Employees at Colorado Harvest Company weave marijuana plants through a Screen of Green (SCOG) to help them grow to their full potential Sept. 25 in Denver. Owner Tim Cullen will be opening a location in Aurora off of South Parker Road and Yale Avenue. As recreational marijuana stores have been opening this month without a hitch the availability of industrial space across the Denver metro region is in question. (Marla R. Keown/Aurora Sentinel)

It is no secret that I personally did not vote for the ballot initiative in the year 2000 that legalized medical marijuana. Nor did I vote for the initiative to legalize recreational marijuana in 2012. My personal views on marijuana have not changed, and if votes on these two questions were on the ballot today, I would still oppose both of these measures.  However, the majority of voters in the State of Colorado did vote to approve them, and as one of their elected representatives in Congress, I believe it’s my obligation to defend Colorado’s right to define its own destiny and to prevent Washington, D.C. from thwarting a decision I believe Coloradans had the legal right to make under the U.S. Constitution.

Congressman Mike Coffman

 The Commerce Clause of the U.S. Constitution gives Congress the power to “regulate Commerce with foreign Nations, and among the several States…”  These words have been the subject of much debate over the years.  An expansive reading of this clause gives the federal government broad power to regulate personal behavior and commerce, while a more conservative reading of the clause limits federal authority solely to activities that cross state lines, exempting commercial activities that occur exclusively within a state. I subscribe to the narrower and more “limited” definition of federal powers because I strongly believe that is exactly what the framers of our Constitution had in mind.

 In 2005, the Supreme Court, by a 6-3 vote, held that the Commerce Clause allows Congress to prohibit the personal growth and use of medical marijuana.  Justice Clarence Thomas disagreed, writing, “If Congress can regulate this under the Commerce Clause, then it can regulate virtually anything—and the Federal Government is no longer one of limited and enumerated powers.”  Justice Thomas went on to add that the Commerce Clause does not permit Congress to “Exercise police power of the sort reserved to the States in order to eliminate even the intrastate possession and use of marijuana.”

 Justice Thomas was and is absolutely correct – the federal government can and should only regulate commerce that crosses state lines, or interstate commerce.   According to the Tenth Amendment to the Constitution, “The powers not delegated to the United States by the Constitution, nor prohibited by it to the States, are reserved to the States respectively, or to the people.”  Between the Commerce Clause and the Tenth Amendment, it is clear to me that the growth, sale, and use of marijuana for medicinal or recreational purposes, that occurs solely within a state’s boundaries, is not commerce “among the states” – because it does not cross state boundaries.  Therefore, it should not be regulated by the federal government.

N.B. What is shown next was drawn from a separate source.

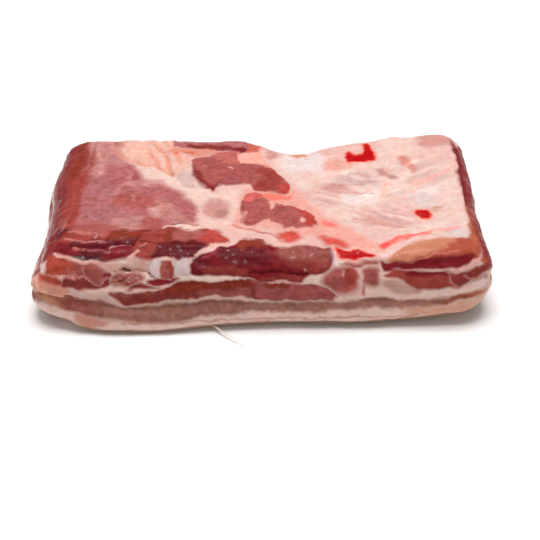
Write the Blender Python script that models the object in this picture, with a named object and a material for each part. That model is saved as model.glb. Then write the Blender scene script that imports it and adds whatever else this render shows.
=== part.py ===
"""Raw pork belly slab, boned and lying on its rind. Metres, +Z up, origin under its middle.

The slab is one solid. It starts as a cube primitive cut into a grid, and every vertex is then
carried to the slab's surface by functions of its place on that cube: the edges are rounded, the
top follows a height field, the four cut walls bulge and lean, and lobes of muscle and creases
between the layers are added along the surface's own direction.
"""

import bmesh
import bpy
import numpy as np

MM = 0.001

# Driving dimensions
HALF_LENGTH = 150 * MM  # of the plain block, before its walls bulge
HALF_DEPTH = 82 * MM
THICKNESS = 52 * MM
FRONT_CORNERS = (14 * MM, 17 * MM)  # radii of the upright corners, at -X and at +X
BACK_CORNERS = (11 * MM, 11 * MM)
TOP_EDGE = 8 * MM  # radius of the top edge
FRONT_SHOULDER = 8 * MM  # added to that radius along the front
RIND_EDGE = 1.5 * MM  # radius of the bottom edge
CELLS = (50, 27, 11)  # cells of the grid along X, Y and Z

# How far each wall stands out from the plain block in mm, from the bottom (0) to the top (1) of it.
WALL_HEIGHTS = (0.0, 0.1, 0.25, 0.45, 0.7, 0.88, 1.0)
FRONT_WALL = (6.0, 8.0, 8.5, 6.5, 4.0, 0.5, -3.0)
BACK_WALL = (3.0, 5.0, 6.0, 5.0, 4.0, 2.5, 1.0)
LEFT_WALL = (4.0, 7.0, 9.5, 9.5, 5.0, 0.5, -4.0)
RIGHT_WALL = (0.0, 1.5, 4.0, 6.0, 4.0, 1.5, -1.5)

# The walls also wander in and out along their length: places in mm, and how far out in mm.
# The front does so at its bottom edge, and the other three over their whole height.
FRONT_WANDER = ((-150, -138, -125, -112, -90, -60, -30, 0, 60, 100, 128, 150),
                (-3.5, -1.5, 4, 6, 7, 5, 1.5, -1, -1.5, -4, -5.5, -8))
BACK_WANDER = ((-150, -60, -20, 5, 25, 50, 90, 150), (0, 0.5, 0, -4.5, -6, -3.5, 0, 1.5))
LEFT_WANDER = ((-85, -60, -30, 0, 20, 40, 62, 85), (-2, -1.5, -0.5, 1.2, 4.5, 5.2, 3, 4.5))
RIGHT_WANDER = ((-85, -60, -40, -10, 20, 50, 85), (0, 0.6, -0.4, -0.8, 1, 1.6, 1.4))

# Broad hills and hollows of the top: middle (x, y), reach along and across, turn in degrees, rise.
TOP_HILLS = (
    ((128, 62), (46, 52), 0, 5.0),
    ((138, 84), (20, 24), 0, 2.0),
    ((99, 84), (8, 16), 0, 2.4),
    ((24, 86), (26, 42), 0, -9.0),
    ((66, 86), (16, 20), 0, -1.4),
    ((-120, 84), (40, 18), 0, 1.0),
    ((-14, 84), (14, 18), 0, 1.4),
    ((-95, 5), (38, 40), 0, -1.5),
    ((-60, -38), (34, 9), -8, -1.6),
    ((-32, -20), (20, 26), 20, -3.2),
    ((-112, -50), (40, 8), 0, 2.5),
    ((-66, 46), (12, 26), 20, 1.6),
    ((75, 30), (46, 11), 20, -2.2),
    ((92, -22), (50, 10), 14, -2.2),
    ((60, 2), (60, 7), 18, 1.3),
    ((105, -48), (48, 7), 16, 1.8),
)

# The rim of the rind lifts off the table: places round the walls from the front left corner (0, as in
# `girth`), and the lift in mm there. It dies away towards the middle over a reach that grows with it.
RIM_GIRTH = (0, 0.03, 0.055, 0.09, 0.18, 0.25, 0.35, 0.5, 0.77, 0.84, 0.93, 1, 1.15, 1.35, 1.6, 2,
             2.3, 2.7, 3, 3.4, 3.75, 3.9, 4)
RIM_LIFT = (5.5, 7.5, 6, 3, 2, 1.2, 2.8, 3.6, 3.8, 5, 8, 10, 9, 4.5, 2, 4,
            2, 1.5, 3, 2, 3, 4.5, 5.5)
RIM_REACH = 9 * MM
RIM_SPREAD = 2  # the further reach for each mm of lift

# Lobes that swell out of the surface: middle (x, y, z), half sizes, height.
LOBES = (
    ((-2, -78, 45), (46, 18, 13), 3.6),
    ((30, -84, 34), (34, 14, 6), 1.2),
    ((-60, -88, 31), (34, 12, 6), 1.4),
    ((-112, -74, 47), (30, 12, 8), 2.4),
    ((-58, -66, 50), (30, 13, 9), 2.6),
    ((-138, -84, 36), (15, 12, 8), 1.6),
    ((112, -72, 51), (36, 14, 9), 2.6),
    ((54, -82, 40), (13, 10, 11), 1.2),
    ((74, -84, 39), (8, 10, 8), 0.8),
    ((114, -86, 35), (34, 12, 7), 1.8),
    ((-152, -70, 29), (20, 34, 6), 2.8),
    ((-154, -66, 15), (24, 34, 7), 3.2),
    ((-24, 38, 52), (34, 20, 12), 1.6),
    ((8, -20, 52), (24, 16, 12), 1.6),
)

LOBE_FALL = 1.4  # how fast a lobe falls away from its middle

# The crease round the walls, between the layer on the rind and the body above it.
CREASE_DEPTH = 1.5
CREASE_WIDTH = 2.6
CREASE_GIRTH = (0, 0.1, 0.18, 0.3, 0.38, 0.5, 0.63, 0.73, 0.82, 0.9, 1, 1.5, 2, 2.5, 3, 3.5, 4)
CREASE_HEIGHT = (26, 24, 20.5, 21, 24, 21.5, 21.5, 24, 22.5, 24, 28, 25, 24, 22, 23, 24, 26)

# Powers of the ring, which is 0 at the middle of the top and 1 at its rim.
EDGE_FADE = 6  # for the walls' shape, so that it dies away towards the middle
CORNER_FADE = 4  # for the rounding of the upright corners
SIDE_SHARPNESS = 8  # how sharply the corners part the long sides from the short ones

MEAT_COLOUR = (0.42, 0.10, 0.10)
MEAT_ROUGHNESS = 0.35
TINY = 1e-9  # keeps a division clear of nought


def smooth_curve(at, places, values):
    """A cubic curve through the points (places, values), read at each number of `at`."""
    places, values = np.asarray(places, float), np.asarray(values, float)
    slopes = np.gradient(values, places)
    left = np.clip(np.searchsorted(places, at) - 1, 0, len(places) - 2)
    step = places[left + 1] - places[left]
    t = np.clip((at - places[left]) / step, 0, 1)
    start = (1 + 2 * t) * (1 - t) ** 2 * values[left] + t * (1 - t) ** 2 * step * slopes[left]
    end = t * t * (3 - 2 * t) * values[left + 1] - t * t * (1 - t) * step * slopes[left + 1]
    return start + end


def hill(x, y, middle, reach, turn):
    """A smooth hill of height 1: a Gaussian whose long axis is turned from X by `turn` degrees."""
    angle = np.radians(turn)
    dx, dy = x - middle[0] * MM, y - middle[1] * MM
    along = dx * np.cos(angle) + dy * np.sin(angle)
    across = dy * np.cos(angle) - dx * np.sin(angle)
    return np.exp(-((along / (reach[0] * MM)) ** 2) - (across / (reach[1] * MM)) ** 2)


def top_height(x, y):
    """Height of the top over the table: the slab's thickness plus its broad hills and hollows."""
    height = np.full_like(x, THICKNESS)
    for middle, reach, turn, rise in TOP_HILLS:
        height += rise * MM * hill(x, y, middle, reach, turn)
    return height


def round_edge(inset, drop, radius):
    """Carries a square edge onto a quarter circle.

    A point is `inset` from the wall and `drop` below the face. Returns its new inset and drop, and
    how far its normal leans outward: 0 on the face, 1 on the wall.
    """
    out = np.clip(radius - inset, 0, None)
    down = np.clip(radius - drop, 0, None)
    reach = np.maximum(np.hypot(out, down), TINY)
    rounded = (out > 0) & (down > 0)
    new_inset = np.where(rounded, radius - radius * out / reach, inset)
    new_drop = np.where(rounded, radius - radius * down / reach, drop)
    lean = np.where(rounded, out / reach, (inset < drop).astype(float))
    return new_inset, new_drop, lean


def round_plan(x, y, ring):
    """Rounds the upright corners of a ring of the block, and gives the outward direction in plan."""
    front = np.where(x < 0, *FRONT_CORNERS)
    back = np.where(x < 0, *BACK_CORNERS)
    radius = np.where(y < 0, front, back) * ring**CORNER_FADE
    inner_x = np.clip(x, radius - HALF_LENGTH * ring, HALF_LENGTH * ring - radius)
    inner_y = np.clip(y, radius - HALF_DEPTH * ring, HALF_DEPTH * ring - radius)
    out = np.stack([x - inner_x, y - inner_y])
    reach = np.maximum(np.hypot(*out), TINY)
    direction = out / reach
    return inner_x + direction[0] * radius, inner_y + direction[1] * radius, direction


def wall_offset(x, y, level, direction):
    """How far the wall stands out at this level (0 bottom, 1 top), mixed between two sides at a corner."""
    front = smooth_curve(level, WALL_HEIGHTS, FRONT_WALL)
    front += (1 - level) * smooth_curve(x / MM, *FRONT_WANDER)
    back = smooth_curve(level, WALL_HEIGHTS, BACK_WALL) + smooth_curve(x / MM, *BACK_WANDER)
    left = smooth_curve(level, WALL_HEIGHTS, LEFT_WALL) + smooth_curve(y / MM, *LEFT_WANDER)
    right = smooth_curve(level, WALL_HEIGHTS, RIGHT_WALL) + smooth_curve(y / MM, *RIGHT_WANDER)
    across = np.where(direction[1] < 0, front, back) * direction[1] ** 2
    along = np.where(direction[0] < 0, left, right) * direction[0] ** 2
    return (across + along) * MM


def girth(cube_x, cube_y):
    """Place round the walls: 0 to 1 along the front, then the right, the back and the left, to 4."""
    front, back = 0.5 + cube_x / 2, 2.5 - cube_x / 2
    right, left = 1.5 + cube_y / 2, 3.5 - cube_y / 2
    facing_y = np.abs(cube_y) >= np.abs(cube_x)
    return np.where(facing_y, np.where(cube_y < 0, front, back), np.where(cube_x > 0, right, left))


def swell(points):
    """How far the lobes move each point along its normal."""
    move = np.zeros(points.shape[1])
    for middle, half, height in LOBES:
        away = (points.T / MM - middle) / half
        move += height * np.exp(-LOBE_FALL * np.sum(away**2, axis=1))
    return move * MM


def slab_form(cube_x, cube_y, cube_z):
    """Carries points of a cube from -1 to 1 onto the slab."""
    ring = np.maximum(np.maximum(np.abs(cube_x), np.abs(cube_y)), TINY)
    short_side = np.abs(cube_x / ring) ** SIDE_SHARPNESS
    long_side = np.abs(cube_y / ring) ** SIDE_SHARPNESS
    share = short_side / (short_side + long_side + TINY)
    half_side = HALF_LENGTH * share + HALF_DEPTH * (1 - share)
    inset = (1 - ring) * half_side
    drop = (1 - cube_z) / 2 * THICKNESS
    facing_front = np.clip(-cube_y, 0, 1) ** 2 * (1 - share)
    inset, drop, lean_top = round_edge(inset, drop, TOP_EDGE + FRONT_SHOULDER * facing_front)
    inset, rise, lean_bottom = round_edge(inset, THICKNESS - drop, RIND_EDGE)

    new_ring = 1 - inset / half_side
    x = HALF_LENGTH * cube_x * new_ring / ring
    y = HALF_DEPTH * cube_y * new_ring / ring
    x, y, direction = round_plan(x, y, new_ring)
    level = rise / THICKNESS
    out = wall_offset(x, y, level, direction) * new_ring**EDGE_FADE
    x, y = x + direction[0] * out, y + direction[1] * out

    around = girth(cube_x / ring, cube_y / ring)
    lift = smooth_curve(around, RIM_GIRTH, RIM_LIFT) * MM
    fall = np.exp(-((inset / (RIM_REACH + RIM_SPREAD * lift)) ** 2))
    z = level * top_height(x, y) + (1 - level) ** 2 * lift * fall

    lean = np.minimum(lean_top, lean_bottom)
    up = np.sqrt(1 - lean**2) * np.where(level > 0.5, 1, -1)
    crease = (z / MM - smooth_curve(around, CREASE_GIRTH, CREASE_HEIGHT)) / CREASE_WIDTH
    move = swell(np.stack([x, y, z])) - lean * CREASE_DEPTH * MM * np.exp(-(crease**2))
    move = np.where((level < 0.5) & (lean < 1), move * lean, move)
    return np.stack([x + direction[0] * lean * move, y + direction[1] * lean * move, z + up * move])


def material(name, colour, roughness):
    """A Principled material."""
    made = bpy.data.materials.new(name)
    made.use_nodes = True
    shader = made.node_tree.nodes["Principled BSDF"]
    shader.inputs["Base Color"].default_value = (*colour, 1)
    shader.inputs["Roughness"].default_value = roughness
    return made


def gridded_cube(cells):
    """A cube from -1 to 1 whose edges along each axis are cut into that many cells."""
    grid = bmesh.new()
    bmesh.ops.create_cube(grid, size=2)
    for axis, count in enumerate(cells):
        along = [
            edge
            for edge in grid.edges
            if abs(edge.verts[0].co[axis] - edge.verts[1].co[axis]) > 1.9
        ]
        bmesh.ops.subdivide_edges(grid, edges=along, cuts=count - 1, use_grid_fill=True)
    return grid


def make_slab(collection):
    grid = gridded_cube(CELLS)
    cube = np.array([vertex.co for vertex in grid.verts]).T
    points = slab_form(*cube)
    middle = (points.max(axis=1) + points.min(axis=1)) / 2
    points[:2] -= middle[:2, None]
    points[2] -= points[2].min()
    for vertex, place in zip(grid.verts, points.T):
        vertex.co = place
    bmesh.ops.recalc_face_normals(grid, faces=grid.faces)
    mesh = bpy.data.meshes.new("pork_belly_slab")
    grid.to_mesh(mesh)
    grid.free()
    mesh.shade_smooth()
    mesh.materials.append(material("lean_and_fat", MEAT_COLOUR, MEAT_ROUGHNESS))
    slab = bpy.data.objects.new("pork_belly_slab", mesh)
    collection.objects.link(slab)
    return slab


def main():
    for obj in list(bpy.data.objects):
        bpy.data.objects.remove(obj, do_unlink=True)
    collection = bpy.data.collections.new("pork_belly_slab")
    bpy.context.scene.collection.children.link(collection)
    make_slab(collection)


main()
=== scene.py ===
import math

import bmesh
import bpy
import numpy as np
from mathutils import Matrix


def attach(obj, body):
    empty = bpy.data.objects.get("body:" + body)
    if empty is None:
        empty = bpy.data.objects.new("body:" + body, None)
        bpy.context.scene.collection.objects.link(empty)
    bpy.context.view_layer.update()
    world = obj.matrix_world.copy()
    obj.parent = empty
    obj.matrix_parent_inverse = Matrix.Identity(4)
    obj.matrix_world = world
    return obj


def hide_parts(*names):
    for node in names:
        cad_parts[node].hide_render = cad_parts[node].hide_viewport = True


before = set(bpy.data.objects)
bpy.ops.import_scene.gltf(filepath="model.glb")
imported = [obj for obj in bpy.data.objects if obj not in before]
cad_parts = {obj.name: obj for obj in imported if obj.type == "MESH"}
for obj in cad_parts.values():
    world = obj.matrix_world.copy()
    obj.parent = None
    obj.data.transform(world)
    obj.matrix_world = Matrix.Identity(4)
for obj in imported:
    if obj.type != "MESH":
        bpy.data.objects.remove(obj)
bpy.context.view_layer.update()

# A raw, boned slab of pork belly on its rind, drawn in three pieces: the meat, the rind under it and
# a thin shred of membrane that lies out from the bottom edge. Lengths are in mm until they are
# written into a mesh, where they are metres.
MM = 0.001
SLAB = "pork_belly_slab"

# ---------------------------------------------------------------- the slab's form, as in the solid

HALF_LENGTH = 150  # of the plain block, before its walls bulge
HALF_DEPTH = 82
THICKNESS = 52
FRONT_CORNERS = (14, 17)  # radii of the upright corners, at -X and at +X
BACK_CORNERS = (11, 11)
TOP_EDGE = 8
FRONT_SHOULDER = 8
RIND_EDGE = 1.5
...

 In Washington, D.C., I have long fought on three fronts to protect Colorado’s rights on this issue.  First, I have worked with my fellow Colorado U.S. Representative Ed Perlmutter, who sits on the Financial Services Committee, to support his efforts (HR. 2215, the SAFE Act of 2017) to lift the federal restrictions on allowing marijuana businesses to have access to federally-regulated financial services.  Restricting access to financial services makes marijuana businesses operate on an “all cash” basis, which makes them more prone to criminality and makes it harder to collect the taxes due the government without the audit trail of a banking relationship.

 Second ,  I’ve co-sponsored a recent bill, (HR. 2528 Respect States’ and Citizen’s Rights Act of 2017), by another of my Colorado colleagues, U.S. Representative Diana DeGette, that would direct the federal government to respect and defer to state laws, such as those passed in Colorado, that have legalized marijuana for medical or recreational purposes.

 Finally, I am working with a third Coloradan, U.S. Representative Jared Polis, on co-sponsoring an appropriations amendment to the annual funding bill for the Department of Justice that would deny Justice the ability to use any taxpayer dollars to enforce federal drug laws in a state that has legalized either medical or recreational marijuana.

 While discussions on this topic continue, we must respect the Constitution as well as the right of Coloradans to make their own decisions on matters that are purely within the jurisdiction to the State of Colorado, and I will continue to do everything in my power to ensure that the federal government will respect our states’ rights and sovereignty.

Republican U.S. Rep. Mike Coffman represents Aurora and the 6th Congressional District.